Еще раньше, с помощью того же Twitter, Дональд Трамп двинулся в атаку на собственного министра юстиции Джеффа Сешнса. Тут, пожалуй, надо войти в некоторые подробности дела. Сешнс, один из самых консервативных сенаторов и не самый рьяный сторонник меньшинств и гражданских прав, был первым высокопоставленным представителем республиканского истеблишмента, поддержавшим кандидатуру Трампа, и пост руководителя одного из ведущих министерств явно достался ему в награду именно за это. Откуда же вдруг такое быстрое разочарование?

Дело в том, что вскоре после утверждения кандидатуры Сешнса выяснилось, что в ходе предшествовавших этому утверждению слушаний он утаил от коллег по Сенату свои встречи с тогдашним послом РФ в Вашингтоне Сергеем Кисляком. В результате он, согласно действующим правилам министерства, должен был устраниться от расследования. После того как Трамп уволил директора ФБР Джеймса Коми, который как раз таким расследованием занимался, заместитель устранившегося Сешнса Род Розенстайн назначил специального прокурора Ричарда Маллера, которому это расследование было поручено в самом широком объеме. В своем недавнем твите Трамп жаловался, что, если бы он предвидел желание Сешнса устраниться, он никогда бы не назначил его на министерский пост. Трамп, конечно же, не имеет понятия о внутренних правилах министерства и о том, что такое конфликт интересов — он сам, по мнению многих, является эпицентром конфликта интересов. Иными словами, есть только одна причина, по которой президент резко разлюбил своего министра-фаворита и прощупывает воду на предмет его возможного увольнения: Россия.
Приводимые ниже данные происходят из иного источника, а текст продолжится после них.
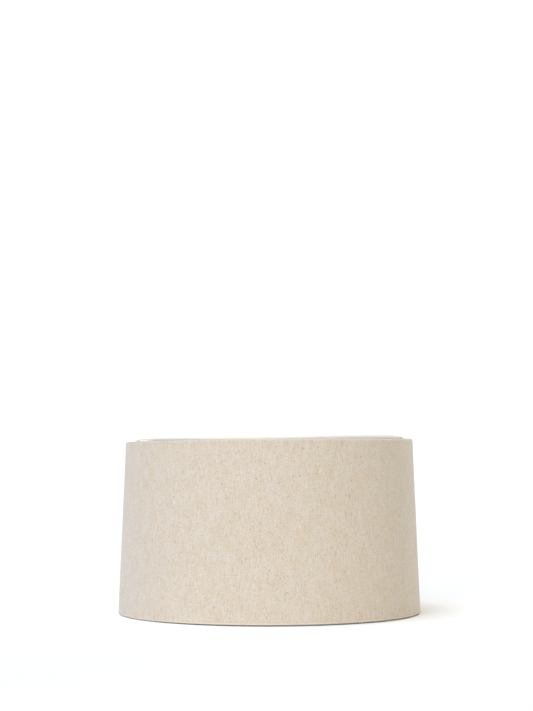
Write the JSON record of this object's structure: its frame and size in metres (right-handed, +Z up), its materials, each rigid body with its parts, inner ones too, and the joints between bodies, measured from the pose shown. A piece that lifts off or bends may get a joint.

Некоторые достаточно объективные российские комментаторы в последнее время высказывали предположения, что подрывная роль России в американской предвыборной кампании сегодня отошла в Америке на задний план, что чехарда со стульями и должностями в Белом доме и борьба в Конгрессе за законопроекты, которые никак не удается принять, оттеснили эту проблему за кулисы, где она постепенно и заглохнет. Этим комментаторам кажется, что тема российского вмешательства уже не занимает былого места среди первополосных новостей в США. Кроме того, они обращают внимание на то, что администрация находится у власти уже более полугода, а пресловутый воз все еще не сдвинулся с места.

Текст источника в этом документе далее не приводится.